* START Recorded data *

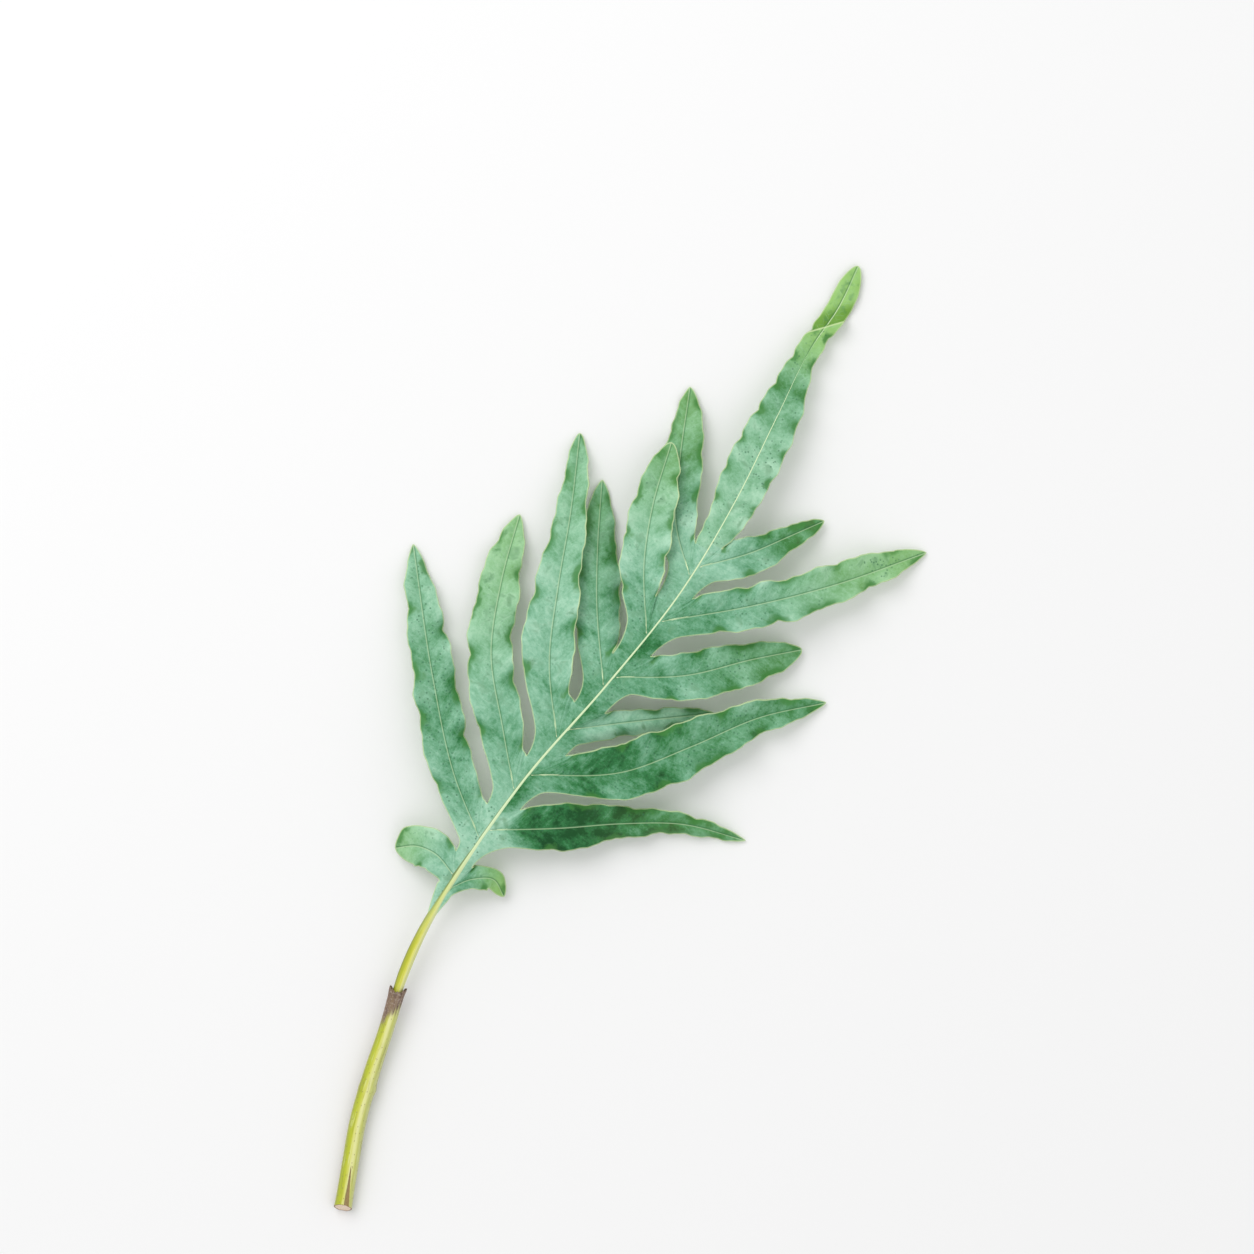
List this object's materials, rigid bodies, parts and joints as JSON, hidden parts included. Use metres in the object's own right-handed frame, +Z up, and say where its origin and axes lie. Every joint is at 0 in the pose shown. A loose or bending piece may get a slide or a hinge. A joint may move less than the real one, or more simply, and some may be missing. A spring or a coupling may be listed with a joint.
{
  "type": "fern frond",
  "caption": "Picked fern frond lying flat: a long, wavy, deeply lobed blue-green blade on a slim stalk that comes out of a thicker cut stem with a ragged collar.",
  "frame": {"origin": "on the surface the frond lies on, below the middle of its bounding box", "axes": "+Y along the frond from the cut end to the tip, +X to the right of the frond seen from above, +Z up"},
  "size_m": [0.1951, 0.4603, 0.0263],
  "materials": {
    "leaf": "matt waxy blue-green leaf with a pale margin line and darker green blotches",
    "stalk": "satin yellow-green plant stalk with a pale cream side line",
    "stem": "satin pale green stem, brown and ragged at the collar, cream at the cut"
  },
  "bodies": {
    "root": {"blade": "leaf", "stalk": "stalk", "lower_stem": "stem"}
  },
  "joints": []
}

* END Recorded data *

All of the data shown above must be copied exactly.

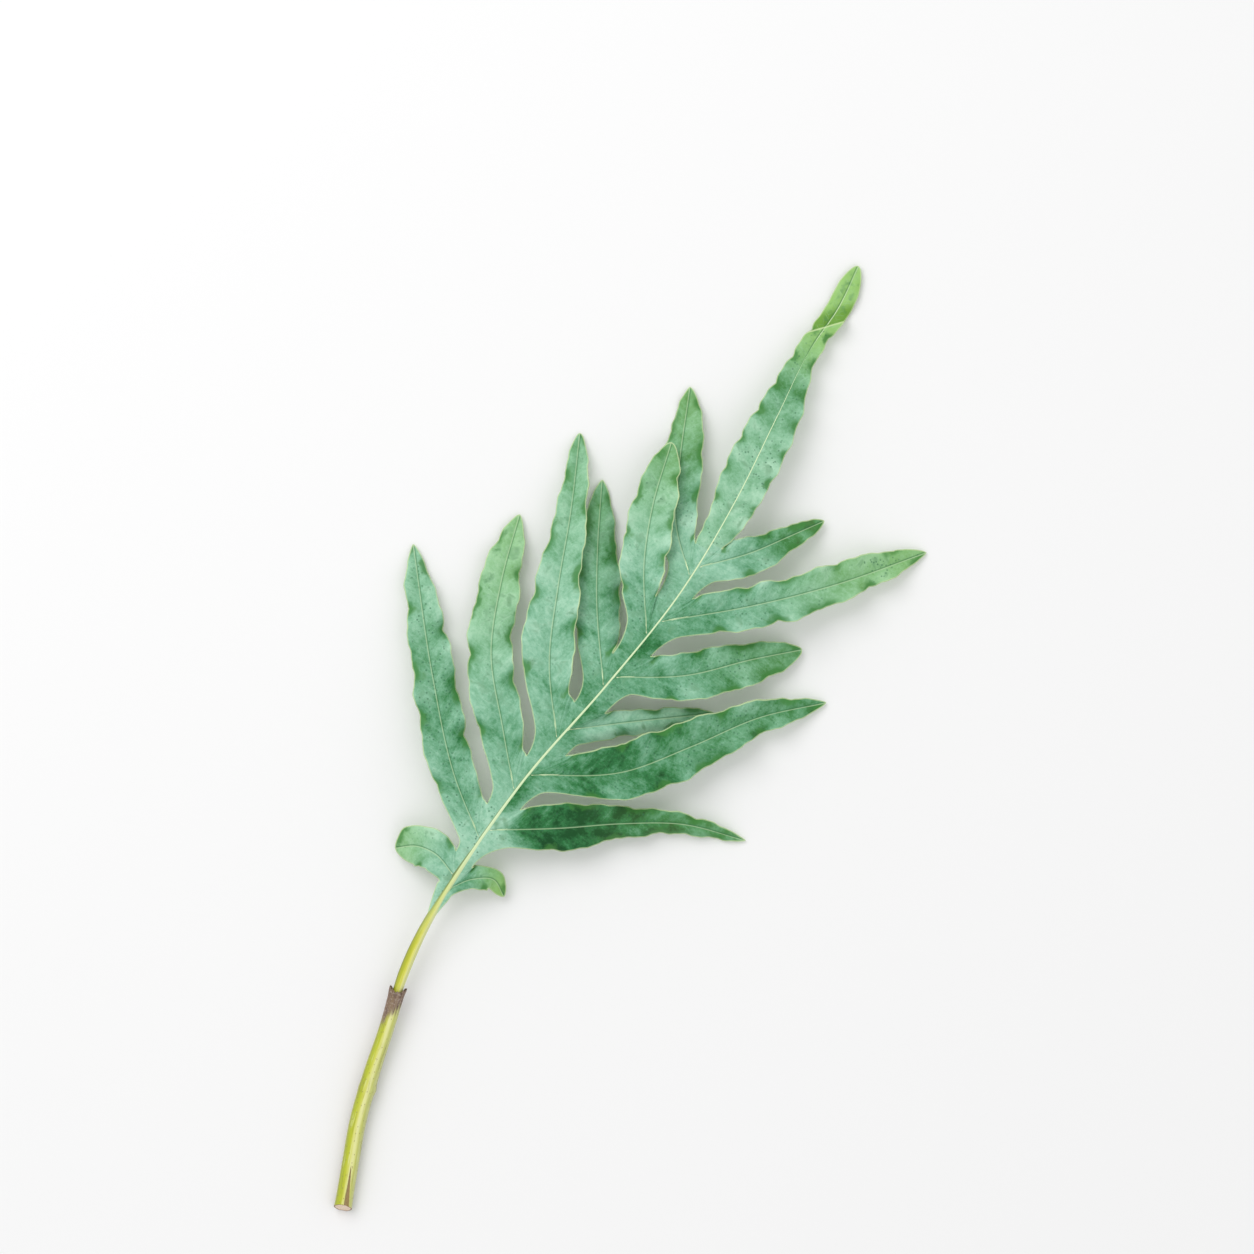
List this object's materials, rigid bodies, parts and joints as JSON, hidden parts included. Use metres in the object's own right-handed frame, +Z up, and say where its origin and axes lie. Every joint is at 0 in the pose shown. A loose or bending piece may get a slide or a hinge. A joint may move less than the real one, or more simply, and some may be missing. A spring or a coupling may be listed with a joint.
{
  "type": "fern frond",
  "caption": "Picked fern frond lying flat: a long, wavy, deeply lobed blue-green blade on a slim stalk that comes out of a thicker cut stem with a ragged collar.",
  "frame": {"origin": "on the surface the frond lies on, below the middle of its bounding box", "axes": "+Y along the frond from the cut end to the tip, +X to the right of the frond seen from above, +Z up"},
  "size_m": [0.1951, 0.4603, 0.0263],
  "materials": {
    "leaf": "matt waxy blue-green leaf with a pale margin line and darker green blotches",
    "stalk": "satin yellow-green plant stalk with a pale cream side line",
    "stem": "satin pale green stem, brown and ragged at the collar, cream at the cut"
  },
  "bodies": {
    "root": {"blade": "leaf", "stalk": "stalk", "lower_stem": "stem"}
  },
  "joints": []
}